"This was a disastrous and cowardly retreat by Northam," Walton Shepherd, Virginia policy director for the Natural Resources Defense Council, said via email. "Instead of protecting Virginians with his clear veto authority, he rolled over, not only for big polluters, but also for a climate-denying fringe of the legislature."
Northam lamented the situation in a news release announcing his signature on the $119 billion two-year spending plan, calling the carbon-cap restriction a “disappointing and out-of-touch” provision. But his advisers apparently believed he lacked the legal authority to veto that language.
The governor said there were other aspects of the budget that he also disliked, including limits on using state funds for abortions in cases of extreme fetal abnormalities and restricting state agencies from buying and using body-worn cameras.
He said the provisions “do a disservice to the citizens of the Commonwealth,” and vowed not to be “constrained” by them when he puts together a new budget this fall.
But that wasn’t good enough for environmental advocates, several of whom said that they had thought Northam was prepared to veto the carbon cap language and that it was legally defensible.
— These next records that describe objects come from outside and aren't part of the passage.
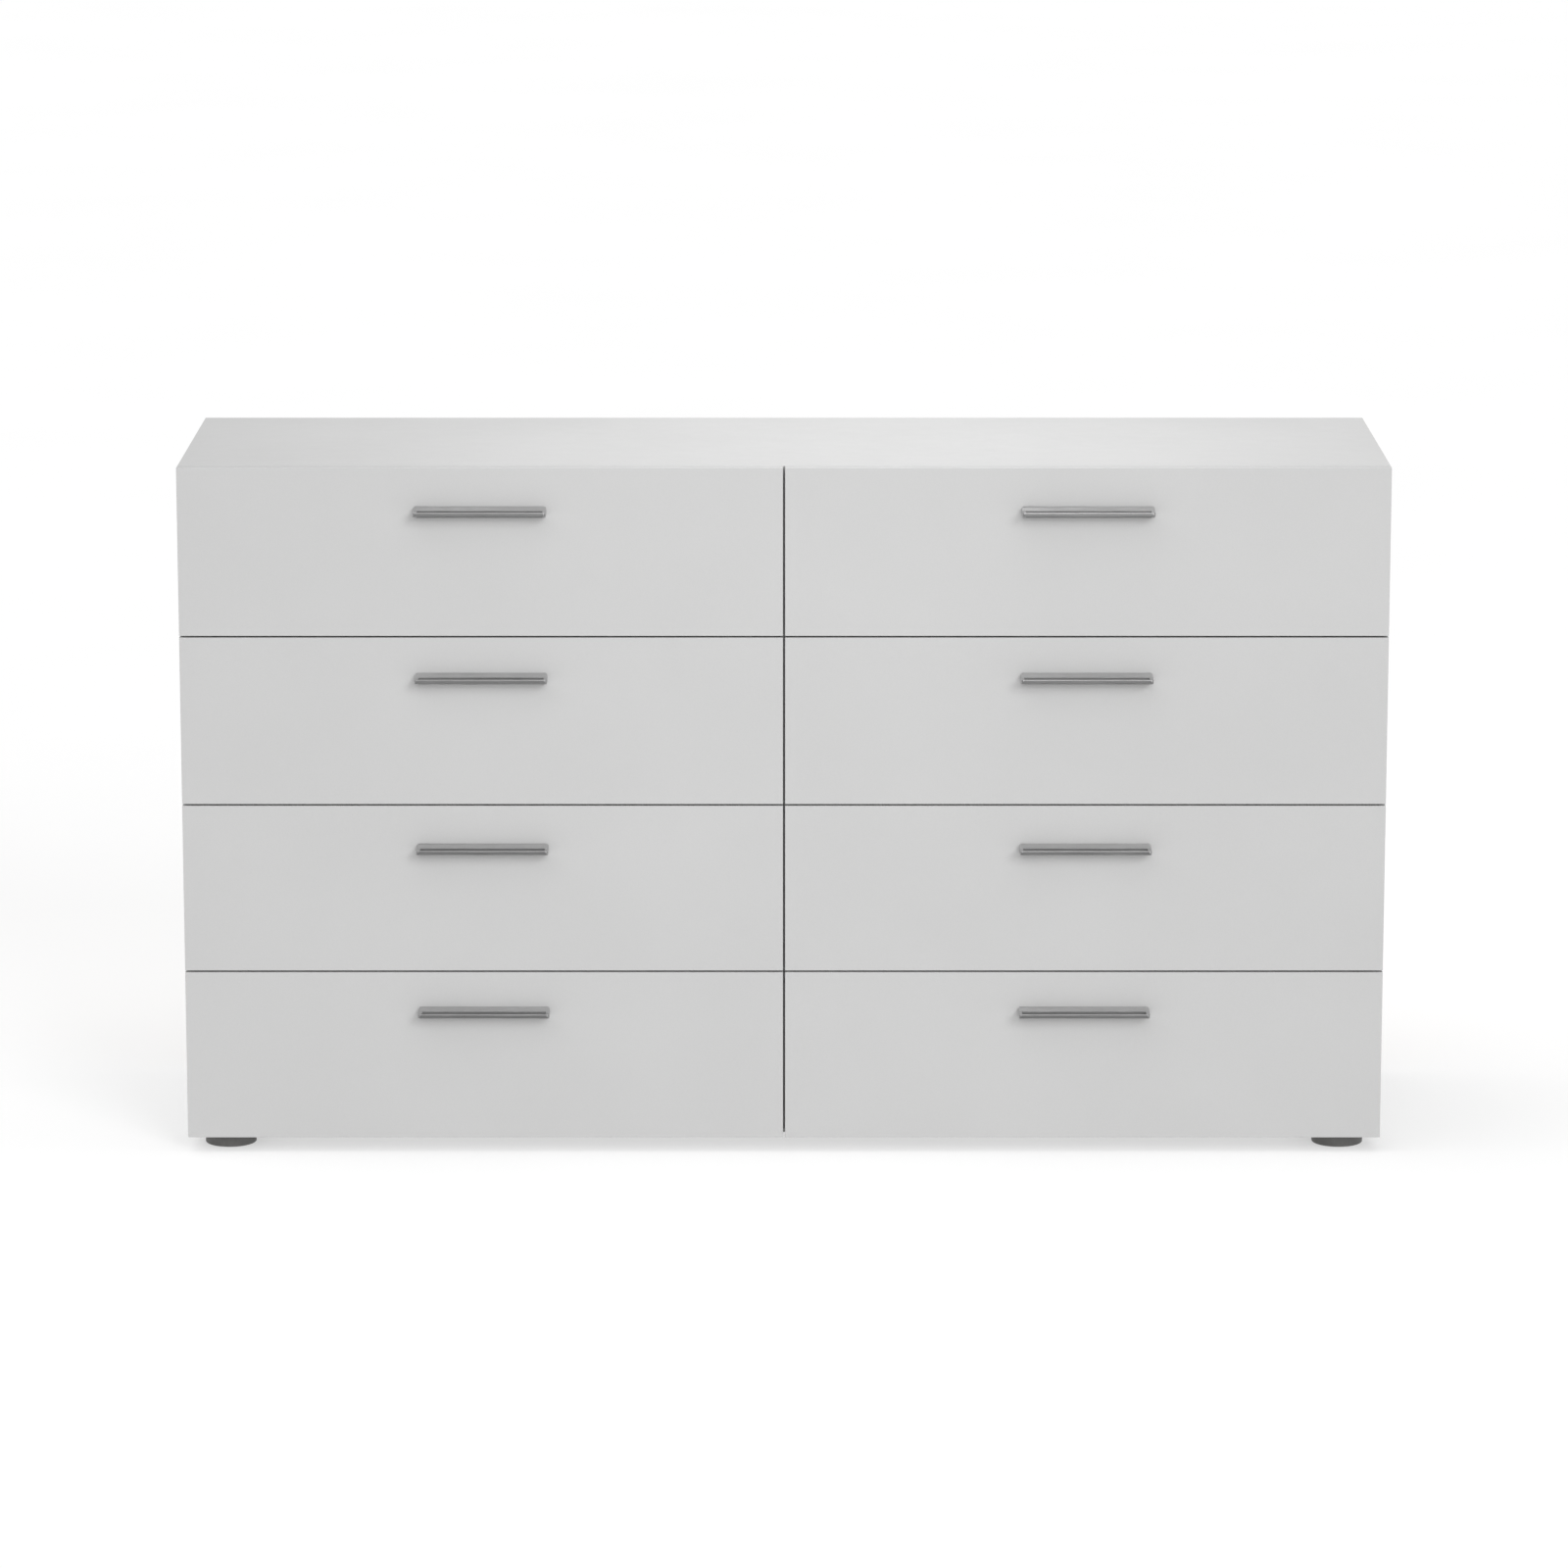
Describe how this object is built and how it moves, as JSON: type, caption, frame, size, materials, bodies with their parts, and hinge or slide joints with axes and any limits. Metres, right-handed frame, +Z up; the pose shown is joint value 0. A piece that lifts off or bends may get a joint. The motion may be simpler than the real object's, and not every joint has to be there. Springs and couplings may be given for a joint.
{
  "type": "dresser with drawers",
  "caption": "Wide low dresser in pale laminated board with full-overlay drawer fronts in two columns, slim metal bar handles and round dark feet.",
  "frame": {"origin": "on the floor under the middle of the whole dresser, handles included", "axes": "+X to the right along the width as seen from the front, +Y to the back, +Z up; the drawers open along -Y"},
  "size_m": [1.4, 0.425, 0.813],
  "materials": {
    "laminate": "satin off-white melamine foil on particle board",
    "drawer_board": "matt off-white foil on particle board",
    "hardboard": "hardboard, lacquered off-white on one face and raw brown fibre elsewhere",
    "handle_metal": "satin nickel",
    "runner_steel": "white epoxy on steel, with white nylon rollers",
    "fastener_steel": "bright zinc plate",
    "dowel_beech": "raw beech",
    "foot_plastic": "dark grey moulded plastic"
  },
  "bodies": {
    "cabinet": {"top_panel": "laminate", "bottom_panel": "laminate", "left_side_panel": "laminate", "right_side_panel": "laminate", "centre_divider": "laminate", "left_back_panel": "hardboard", "right_back_panel": "hardboard", "feet": "foot_plastic", "cabinet_runners": "runner_steel", "cam_fittings": "fastener_steel", "dowels": "dowel_beech", "cabinet_screws": "fastener_steel"},
    "drawer_left_1": {"drawer_left_1_front": "laminate", "drawer_left_1_sides": "drawer_board", "drawer_left_1_back": "drawer_board", "drawer_left_1_bottom": "hardboard", "drawer_left_1_handle": "handle_metal", "drawer_left_1_runners": "runner_steel"},
    "drawer_left_2": {"drawer_left_2_front": "laminate", "drawer_left_2_sides": "drawer_board", "drawer_left_2_back": "drawer_board", "drawer_left_2_bottom": "hardboard", "drawer_left_2_handle": "handle_metal", "drawer_left_2_runners": "runner_steel"},
    "drawer_left_3": {"drawer_left_3_front": "laminate", "drawer_left_3_sides": "drawer_board", "drawer_left_3_back": "drawer_board", "drawer_left_3_bottom": "hardboard", "drawer_left_3_handle": "handle_metal", "drawer_left_3_runners": "runner_steel"},
    "drawer_left_4": {"drawer_left_4_front": "laminate", "drawer_left_4_sides": "drawer_board", "drawer_left_4_back": "drawer_board", "drawer_left_4_bottom": "hardboard", "drawer_left_4_handle": "handle_metal", "drawer_left_4_runners": "runner_steel"},
    "drawer_right_1": {"drawer_right_1_front": "laminate", "drawer_right_1_sides": "drawer_board", "drawer_right_1_back": "drawer_board", "drawer_right_1_bottom": "hardboard", "drawer_right_1_handle": "handle_metal", "drawer_right_1_runners": "runner_steel"},
    "drawer_right_2": {"drawer_right_2_front": "laminate", "drawer_right_2_sides": "drawer_board", "drawer_right_2_back": "drawer_board", "drawer_right_2_bottom": "hardboard", "drawer_right_2_handle": "handle_metal", "drawer_right_2_runners": "runner_steel"},
    "drawer_right_3": {"drawer_right_3_front": "laminate", "drawer_right_3_sides": "drawer_board", "drawer_right_3_back": "drawer_board", "drawer_right_3_bottom": "hardboard", "drawer_right_3_handle": "handle_metal", "drawer_right_3_runners": "runner_steel"},
    "drawer_right_4": {"drawer_right_4_front": "laminate", "drawer_right_4_sides": "drawer_board", "drawer_right_4_back": "drawer_board", "drawer_right_4_bottom": "hardboard", "drawer_right_4_handle": "handle_metal", "drawer_right_4_runners": "runner_steel"}
  },
  "joints": [
    {"name": "drawer_left_1_slide", "type": "slide", "parent": "cabinet", "child": "drawer_left_1", "axis": [0, -1, 0], "range_m": [0, 0.27]},
    {"name": "drawer_left_2_slide", "type": "slide", "parent": "cabinet", "child": "drawer_left_2", "axis": [0, -1, 0], "range_m": [0, 0.27]},
    {"name": "drawer_left_3_slide", "type": "slide", "parent": "cabinet", "child": "drawer_left_3", "axis": [0, -1, 0], "range_m": [0, 0.27]},
    {"name": "drawer_left_4_slide", "type": "slide", "parent": "cabinet", "child": "drawer_left_4", "axis": [0, -1, 0], "range_m": [0, 0.27]},
    {"name": "drawer_right_1_slide", "type": "slide", "parent": "cabinet", "child": "drawer_right_1", "axis": [0, -1, 0], "range_m": [0, 0.27]},
    {"name": "drawer_right_2_slide", "type": "slide", "parent": "cabinet", "child": "drawer_right_2", "axis": [0, -1, 0], "range_m": [0, 0.27]},
    {"name": "drawer_right_3_slide", "type": "slide", "parent": "cabinet", "child": "drawer_right_3", "axis": [0, -1, 0], "range_m": [0, 0.27]},
    {"name": "drawer_right_4_slide", "type": "slide", "parent": "cabinet", "child": "drawer_right_4", "axis": [0, -1, 0], "range_m": [0, 0.27]}
  ]
}
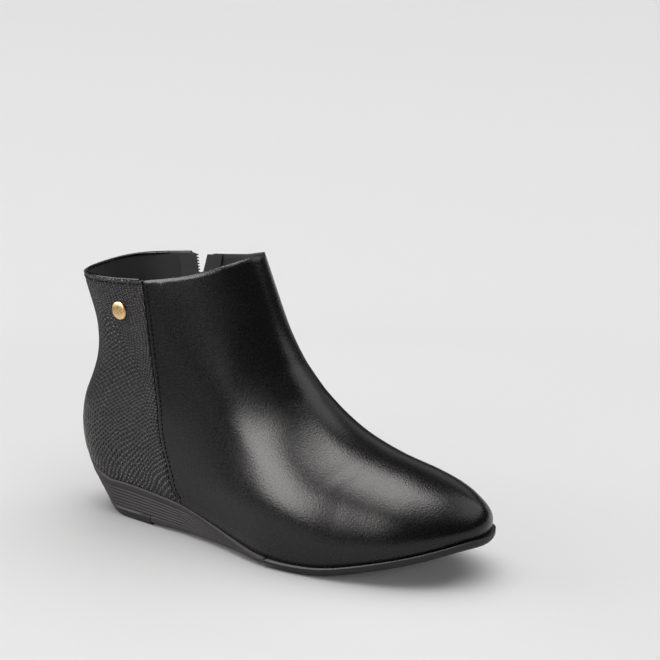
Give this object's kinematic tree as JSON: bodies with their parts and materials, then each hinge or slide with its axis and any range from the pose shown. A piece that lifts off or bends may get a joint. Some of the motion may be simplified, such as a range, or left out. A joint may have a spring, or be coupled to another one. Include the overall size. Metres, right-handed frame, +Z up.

The RGGI is a market run by nine states in the Northeast that sets limits on carbon emissions by major industrial producers. Plants that lower their emissions can sell allowances to others who might exceed the carbon caps.
Northam has praised the effort, and earlier this year vetoed a bill passed by the Republican-controlled General Assembly that would have prevented the governor from entering into the initiative. But the budget language still prevents the state from spending any money to participate.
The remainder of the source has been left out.